Ironically, however, undermining Brexit and imposing liberalised abortion laws on Northern Ireland from Westminster will have the same basic effect. The former, of course, would be the less problematic. Northern Ireland, as a whole, did not vote to leave the EU and the border issue is a live one. But as the majority view themselves as British, to undermine a UK-wide vote taken in toto would cause a similar problem. The abortion issue is worse because it is one of few matters on which there is overwhelming cross-community support and on which there has been a recent referendum which rejected liberalising the law.

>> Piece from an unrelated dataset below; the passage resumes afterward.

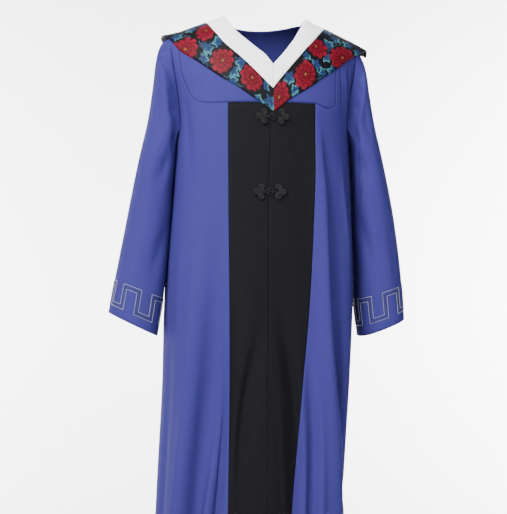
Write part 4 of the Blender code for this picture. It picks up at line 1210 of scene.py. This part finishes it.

Nonetheless, at heart, the problem here is about undermining the democratic process and devolved powers. It is one thing to do that in Great Britain, such as you think you might get away with it, but only a colossal fool would do so in Northern Ireland – especially one claiming to be concerned about the fragile peace process and power-sharing agreement. We can call abortion a ‘human rights’ issue all we like, but democracy would appear to be one of those too and, incidentally one on which we all agree. It is, after all, one of our much vaunted ‘British values’.
If we are concerned about a hard-border threatening the peace, and it is a genuine question that needs addressing, do we really want to see what might happen if the British government move to overrule both a democratically elected devolved parliament and an overwhelmingly decisive referendum? It is a move likely to please nobody and carries the very real threat of demolishing the various agreements that those proposing the imposition insist they wish to maintain. Those who talk a good game of hating the violence regarding the border issue seem troublingly happy to risk the bombs and bullets for the right to do even worse in the womb.